The U.S. Department of Defense has awarded the UCSD School of Medicine the leadership role in a 10-site, five-year clinical consortium that will focus on gaining a greater understanding of post-traumatic stress disorder and traumatic brain injuries — disorders that have been appearing with alarming frequency lately, especially in military personnel who have participated in the current conflicts in Iraq and Afghanistan.
The consortium has been alotted $60 million out of $300 million set aside by Congress to address the issue of PTSD and TBI, as well as any possible links between the two.
The 10 research sites throughout the United States that comprise the consortium, including one located at the UCSD Medical Center, will work together to research ways in which to possibly prevent, mitigate and treat the symptoms displayed by victims.
“We are lucky in that we actually got two pieces of the whole pie,” said Raul Coimbra, who will be leading the San Diego TBI/PTSD clinical research center. “We are both overseeing the 10 sites involved in the consortium, as well as running a clinical research center right here in San Diego.”
While in the past, blast injuries received during military conflicts frequently resulted in fatalities, the advancement of both medical and military technology has increased survival rates and led to the new problem of how to deal with resulting brain injuries, principal investigator of the consortium Murray B. Stein said.
These battle wounds — referred to as TBI if they are severe, or concussions if they are mild — have been linked to the onset of symptoms associated with PTSD in a greater frequency than can be explained by chance, said Stein, who is also professor of psychiatry and family and preventive medicine at UCSD, and a staff psychiatrist for the VA San Diego Healthcare System.
Though the specific studies that will take place have not yet been selected, the recent discovery that patients exhibiting symptoms of both TBI and PTSD are less able to function on a daily basis than those with just one of the disorders ensures that their connection will undoubtedly be one of the matters investigated.
“One disorder seems to compound the disability of the other, and we don’t completely understand why that is,” Stein said.
Depending on the focus of the studies, investigators will be presented with a wide range of subject pools from which to draw.
“From the VA hospital to the Level 1 Trauma Center at the UCSD Medical Center to the Navy Medical Center next to Balboa Park, we will have the opportunity to recruit individuals for our research from a large variety of target populations,” Stein said.
Researchers are hopeful that studies conducted on possible treatments for PTSD/TBI at the VA hospital — as well as other outpatient sites — could potentially result in findings that might directly benefit those specific populations in question.

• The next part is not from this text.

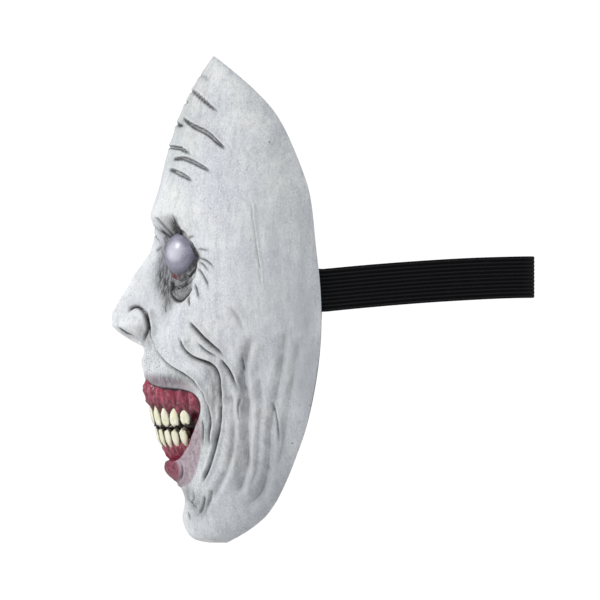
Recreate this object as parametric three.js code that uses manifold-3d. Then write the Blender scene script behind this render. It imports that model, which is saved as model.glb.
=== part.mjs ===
// Ghoul half-mask of cast latex on a ribbed elastic strap.
// Millimetres. +X is the wearer's left, the face looks along -Y, and +Z is up.
// The origin is midway between the two strap anchors, on the rim's rearmost line.
import * as THREE from 'three';
import { mergeVertices } from 'three/addons/utils/BufferGeometryUtils.js';
import Module from 'manifold-3d';

const wasm = await Module();
wasm.setup();

// ---------------------------------------------------------------- driving dimensions
const WALL = 2.5;                 // latex wall
const WELD = 0.02;                // corners of a cut piece that are closer than this become one
const GAP = 0.3;                  // gap between pieces that touch
const GRID = 34;                  // cells across and down the face
const SIDES = [['left', 1], ['right', -1]];

// The face from the top edge to the bottom edge, evenly spaced: its midline, its rim,
// its greatest half width, and how squarely each level turns from front to side.
const MID_Y = [
  -64, -75, -84, -90.5, -95.5, -99.5, -97, -94, -96, -103, -105.3, -101, -95, -89.5, -83, -76, -56,
];
const MID_Z = [
  141, 124, 105.5, 86.5, 66.5, 47, 27, 6.5, -13.5, -32.5, -52, -72, -91, -111, -130, -148, -151,
];
const RIM_Y = [-64, -27.5, -11, -3.2, 0.6, -3, -12, -30, -56];
const RIM_Z = [141, 106, 66.5, 27, -13, -52, -91, -130.5, -151];
const HALF_WIDTH = [91, 91, 93, 93, 93, 92.4, 87, 75, 64];
const SQUARENESS = [1, 1.07, 1.12, 1.25, 1.5, 1.9, 1.8, 1.4, 1];

// Raised and sunken forms on both sides of the face: place, radii, and push to the front.
const FORMS = [
  { x: 33, z: 20, rx: 17, rz: 14, push: -11 },     // eye socket
  { x: 30, z: 45, rx: 25, rz: 8, push: 5 },        // brow
  { x: 72, z: 50, rx: 15, rz: 25, push: -4 },      // temple
  { x: 58, z: -8, rx: 20, rz: 14, push: 5 },       // cheekbone
  { x: 44, z: -24, rx: 15, rz: 14, push: 7 },      // cheek, lifted by the grin
  { x: 33, z: -2, rx: 12, rz: 6, push: 3 },        // bag under the eye
  { x: 15, z: -20, rx: 6.5, rz: 8, push: 9 },      // wing of the nose
  { x: 42, z: -66, rx: 10, rz: 14, push: -6 },     // corner of the mouth
  { x: 8, z: -138, rx: 16, rz: 12, push: 4 },      // chin
];

// The nose, from its root to its base: level, and how far it stands out of the midline.
const NOSE_Z = [36, 23, 16, 9, 2, -5, -12.5, -16, -21, -24.5, -30, -33.5, -37];
const NOSE_OUT = [0, 6, 12, 18, 22, 26, 29, 28.5, 26.3, 21, 10.5, 2.4, 0];
const NOSE_ROOT_HALF_WIDTH = 6;
const NOSE_TIP_HALF_WIDTH = 12;
const NOSTRIL = { x: 7, y: -111, z: -30, radius: 1.75, length: 24, tilt: 0.25 };

const EYE = new THREE.Vector3(34, -77.2, 21.6);
const EYE_RADIUS = 15;
const EYE_DEPTH = 12.2;            // from the front of the eye to its flat back
const LID_RADIUS = EYE_RADIUS + GAP + 2.3;
const EYE_OPENING = { halfWidth: 15.4, halfHeight: 13.1, front: -120, back: -60 };
const SIGHT_SLIT = { inner: 18.2, outer: 21.7, halfAngle: 0.62, front: -110, back: -50 };

// Half of the mouth's outline from the middle of the upper lip to the middle of the lower.
const MOUTH = [
  [0, -52], [13, -54], [25, -58], [37, -61], [41, -68], [39.5, -79], [33, -91], [20, -99], [0, -102],
];
const MOUTH_CUT = { front: -130, back: -30 };
const LIP_RETURN = 2.2;            // wall that runs back from the lips to the gums
const ARCH = 0.0231;               // the dental arch falls back by ARCH * x * x
const ARCH_REACH = 46;             // half width of the gums before the mouth's outline trims them
const GUM_DEPTH = 6;
const UPPER_GUM = [[-48, -105.5], [-58, -105], [-64, -102.5], [-71, -99.8], [-80, -98]];
const LOWER_GUM = [[-80.6, -96], [-88, -94], [-95, -92.5], [-106, -91]];
const UPPER_TEETH = {
  name: 'upper', pitch: 8.3, width: 7.3, height: 14, depth: 5.6, y: -99.4, z: -73, tilt: 0.27,
};
const LOWER_TEETH = {
  name: 'lower', pitch: 6.9, width: 6, height: 11.6, depth: 5, y: -93.6, z: -88, tilt: 0.33,
};
const TEETH_PER_SIDE = 5;
const TOOTH_RISE = 0.5;            // each tooth sits this much higher than the one before it
const TOOTH_SHRINK = 0.045;        // and is shorter by this share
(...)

With similar tests going on at all 10 sites, it will be possible for researchers to compile large sums of data combining important information from subjects participating in the study at each research center.
“Studies will be set up and planned to run concurrently at the multiple sites so as to increase the number of subjects participating in our research,” Stein said.
Coimbra said researchers involved with the project will be concerned with three primary goals.
“We will be attempting to better understand the relationship between mild TBI and the development of PTSD, as has been observed in the current Iraq conflict; to work on ways in which to attenuate or prevent the symptoms that result from these disorders; and to research ways in which to reintegrate those individuals who suffer from the chronic symptoms of PTSD back into everyday society,” Coimbra said.
The population recruited for each of the specific projects will depend on the focus of the research study.
“If we, for example, decide to do a study in which we test treatments for those suffering from TBI, we will most likely involve several trauma centers in our tests,” Coimbra said.
Researchers hope they will learn how to intervene in cases in which an individual has a TBI, so as to prevent PTSD symptoms from setting in and making a bad situation worse.
Stein, as the consortium’s director, will work with investigators nationwide in hopes of moving toward solutions to some of today’s biggest unanswered questions regarding PTSD and TBI.
“Personally, I am looking forward to working with talented, experienced researchers, and getting to pick their brains as we work toward developing research that will hopefully make a major impact and produce results and working treatments for PTSD/TBI in the near future, if not immediately,” Stein said.